Although ethanol is well recognized as a chemical toxin, a direct toxic effect on pancreatic acinar or duct cells has yet to be demonstrated.
However, ethanol can adversely affect the pancreas by causing spasm or acute edema of the sphincter of Oddi, especially following an alcohol binge, and by stimulating the secretion of secretin from the small intestine, which in turn triggers the exocrine pancreas to secrete pancreatic juice.
When these effects occur together (i.e., enhanced secretion into an obstructed duct), the results may be disastrous.
The transudation of pancreatic secretion into periductal pancreatic tissues and eventually peripancreatic tissue leads to chemical injury.
The activated enzymes digest proteins, lipids, and carbohydrates of cell membrane.
Phospholipase A causes lysis of cell membranes, and when mixed with bile converts lecithin to the potent cytotoxin lysolecithin.
Damage to the capillaries leads to hemorrhage and local anoxia, which further intensifies and extends tissue damage.
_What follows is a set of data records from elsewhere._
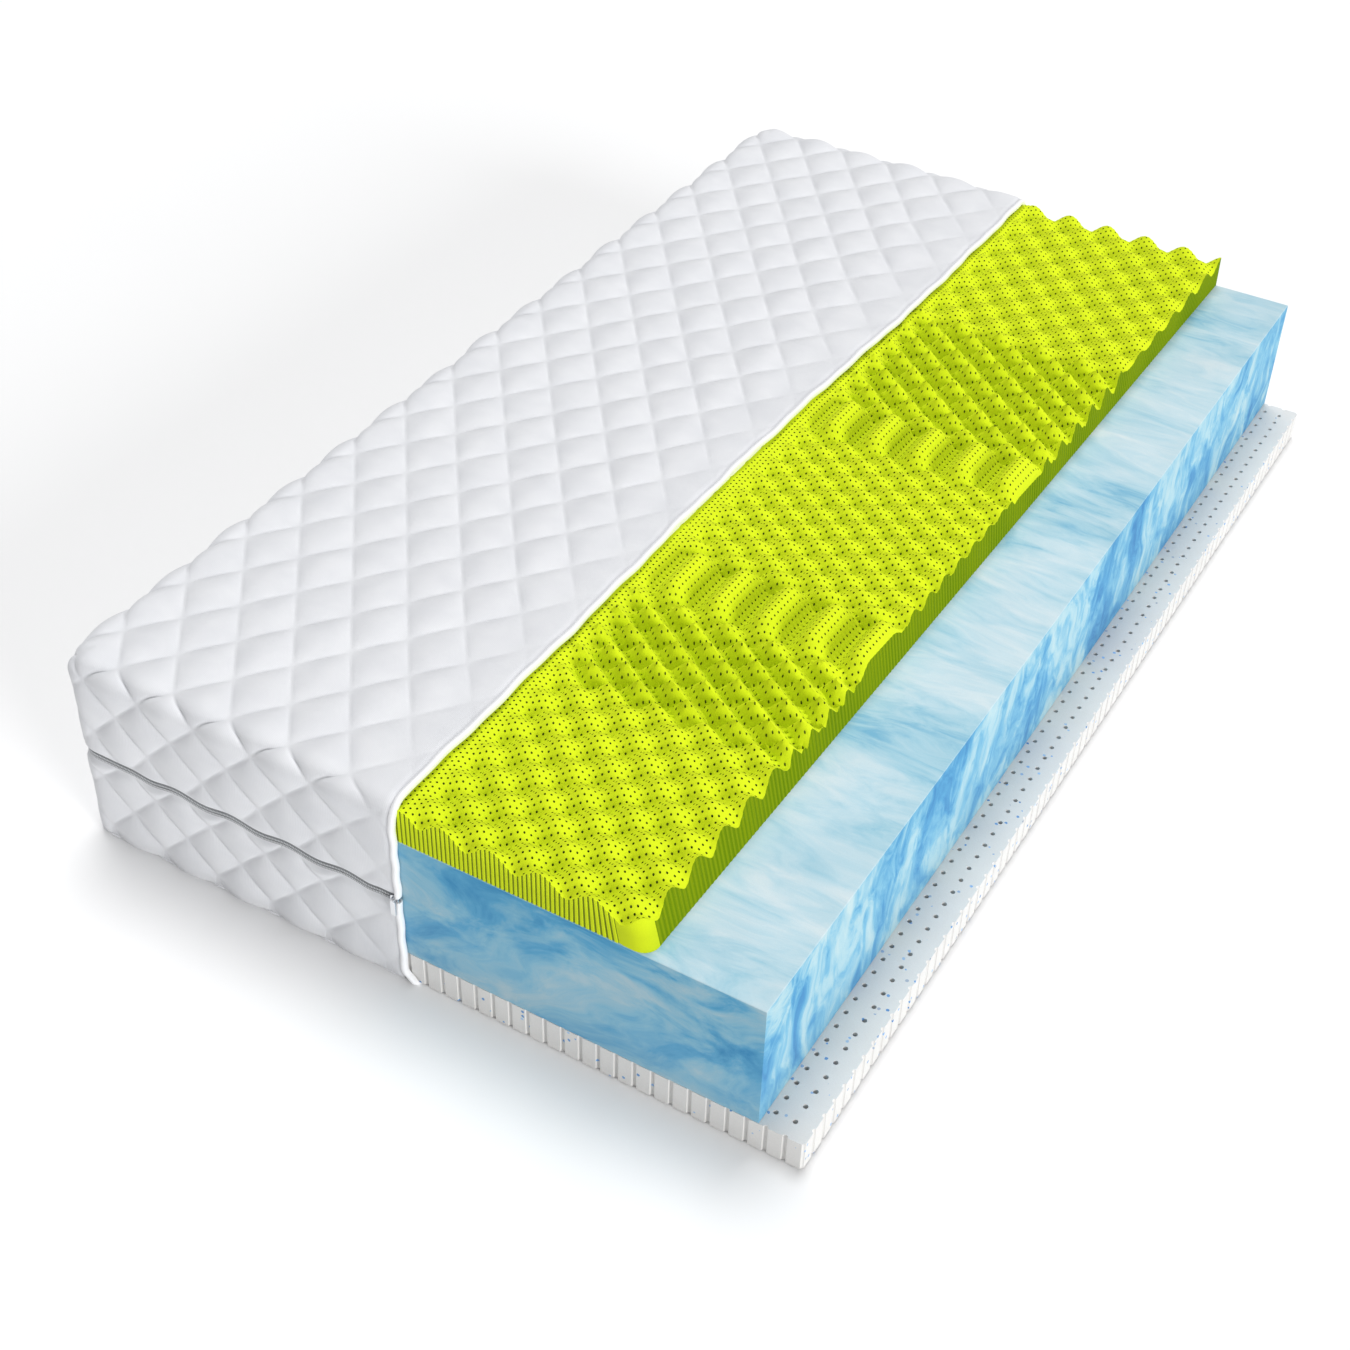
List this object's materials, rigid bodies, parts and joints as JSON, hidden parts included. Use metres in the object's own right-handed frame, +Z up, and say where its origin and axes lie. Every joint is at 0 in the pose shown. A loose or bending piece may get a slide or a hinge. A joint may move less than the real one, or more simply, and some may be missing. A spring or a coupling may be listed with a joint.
{
  "type": "memory foam mattress",
  "caption": "Stepped cut-away mattress: layered foam block under a zipped, diamond-quilted cover that ends at a bound cut edge.",
  "frame": {"origin": "on the floor, below the middle of the whole mattress", "axes": "+X across the mattress from the covered side to the open stepped side, +Y along it from the foot end to the head end, +Z up"},
  "size_m": [1.176, 2.0076, 0.334],
  "materials": {
    "base_foam": "matte",
    "core_foam": "matte",
    "comfort_foam": "matte",
    "ticking": "matte",
    "wadding": "matte",
    "backing": "matte",
    "binding": "satin",
    "zip_tape": "matte",
    "zip_coil": "satin",
    "zip_metal": "satin"
  },
  "bodies": {
    "mattress": {"base_foam": "base_foam", "core_foam": "core_foam", "comfort_foam": "comfort_foam", "cover_bottom_ticking": "ticking", "cover_bottom_wadding": "wadding", "cover_bottom_backing": "backing", "cover_bottom_panel": "ticking", "cover_bottom_binding": "binding", "zip_tape_lower": "zip_tape", "zip_coil_lower": "zip_coil"},
    "cover_top": {"cover_top_ticking": "ticking", "cover_top_wadding": "wadding", "cover_top_backing": "backing", "cover_top_binding": "binding", "zip_tape_upper": "zip_tape", "zip_coil_upper": "zip_coil"},
    "zip_slider": {"zip_slider": "zip_metal"},
    "zip_pull": {"zip_pull": "zip_metal"}
  },
  "joints": [
    {"name": "cover_lift", "type": "slide", "parent": "mattress", "child": "cover_top", "axis": [0, 0, 1], "range_m": [0, 0.25]},
    {"name": "slider_travel", "type": "slide", "parent": "mattress", "child": "zip_slider", "axis": [-1, 0, 0], "range_m": [0, 0.5]},
    {"name": "pull_swing", "type": "hinge", "parent": "zip_slider", "child": "zip_pull", "pos_m": [-0.024, -1.0024, 0.1632], "axis": [-1, 0, 0], "range_deg": [0, 165]}
  ]
}
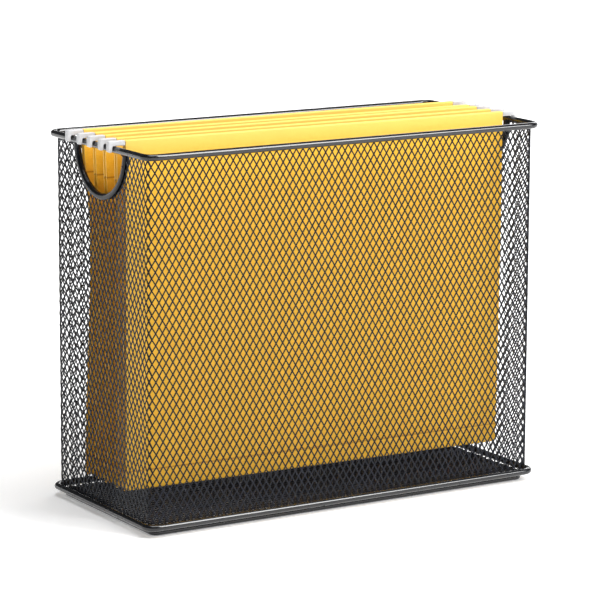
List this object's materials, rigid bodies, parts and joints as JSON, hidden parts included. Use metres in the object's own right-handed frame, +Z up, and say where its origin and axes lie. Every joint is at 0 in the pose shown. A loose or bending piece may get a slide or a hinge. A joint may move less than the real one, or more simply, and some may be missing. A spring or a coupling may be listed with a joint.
{
  "type": "desktop hanging file holder",
  "caption": "Rectangular expanded-metal desktop file holder with round wire rims, a finger cutout in each end and hanging card folders that slide along its end rails.",
  "frame": {"origin": "middle of the footprint, on the surface that the foot ring rests on", "axes": "+X along the long front, +Y from the front panel to the rear panel, +Z up"},
  "size_m": [0.326, 0.145, 0.2647],
  "materials": {
    "rim_steel": "semi-gloss black powder coat",
    "mesh_steel": "satin black powder coat on expanded metal",
    "folder_card": "smooth dyed yellow card",
    "rod_steel": "plain zinc-plated strip",
    "hook_plastic": "white moulded nylon"
  },
  "bodies": {
    "holder": {"top_rim": "rim_steel", "base_rim": "rim_steel", "foot_ring": "rim_steel", "front_mesh_panel": "mesh_steel", "rear_mesh_panel": "mesh_steel", "left_end_mesh_panel": "mesh_steel", "right_end_mesh_panel": "mesh_steel", "base_mesh_panel": "mesh_steel", "left_cutout_trim": "rim_steel", "right_cutout_trim": "rim_steel"},
    "folder_1": {"folder_1_card": "folder_card", "folder_1_front_rod": "rod_steel", "folder_1_rear_rod": "rod_steel", "folder_1_front_left_hook": "hook_plastic", "folder_1_front_right_hook": "hook_plastic", "folder_1_rear_left_hook": "hook_plastic", "folder_1_rear_right_hook": "hook_plastic"},
    "folder_2": {"folder_2_card": "folder_card", "folder_2_front_rod": "rod_steel", "folder_2_rear_rod": "rod_steel", "folder_2_front_left_hook": "hook_plastic", "folder_2_front_right_hook": "hook_plastic", "folder_2_rear_left_hook": "hook_plastic", "folder_2_rear_right_hook": "hook_plastic"},
    "folder_3": {"folder_3_card": "folder_card", "folder_3_front_rod": "rod_steel", "folder_3_rear_rod": "rod_steel", "folder_3_front_left_hook": "hook_plastic", "folder_3_front_right_hook": "hook_plastic", "folder_3_rear_left_hook": "hook_plastic", "folder_3_rear_right_hook": "hook_plastic"},
    "folder_4": {"folder_4_card": "folder_card", "folder_4_front_rod": "rod_steel", "folder_4_rear_rod": "rod_steel", "folder_4_front_left_hook": "hook_plastic", "folder_4_front_right_hook": "hook_plastic", "folder_4_rear_left_hook": "hook_plastic", "folder_4_rear_right_hook": "hook_plastic"},
    "folder_5": {"folder_5_card": "folder_card", "folder_5_front_rod": "rod_steel", "folder_5_rear_rod": "rod_steel", "folder_5_front_left_hook": "hook_plastic", "folder_5_front_right_hook": "hook_plastic", "folder_5_rear_left_hook": "hook_plastic", "folder_5_rear_right_hook": "hook_plastic"}
  },
  "joints": [
    {"name": "folder_1_slide", "type": "slide", "parent": "holder", "child": "folder_1", "axis": [0, 1, 0], "range_m": [-0.022, 0.0025]},
    {"name": "folder_2_slide", "type": "slide", "parent": "holder", "child": "folder_2", "axis": [0, 1, 0], "range_m": [-0.0025, 0.0038]},
    {"name": "folder_3_slide", "type": "slide", "parent": "holder", "child": "folder_3", "axis": [0, 1, 0], "range_m": [-0.0038, 0.0012]},
    {"name": "folder_4_slide", "type": "slide", "parent": "holder", "child": "folder_4", "axis": [0, 1, 0], "range_m": [-0.0012, 0.0015]},
    {"name": "folder_5_slide", "type": "slide", "parent": "holder", "child": "folder_5", "axis": [0, 1, 0], "range_m": [-0.002, 0.02]}
  ]
}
In addition to the above, other factors that cause pancreatic acinar cell injury and pancreatitis include viruses, endotoxemia, ischemia, drugs, trauma, hypertriglyceridemia, and hypercalcemia.
The mechanisms by which some of these induce injury are known, but those those for others - such as corticosteroids, estrogens, azathioprine, hypertriglyceridemia, and hypercalcemia - remain unclear.
In hypertriglyceridemia and hypercalcemia, it is thought that toxic fatty acids are formed by the action of pancreatic lipase on triglycerides and the activation of trypsinogen by high levels of serum calcium.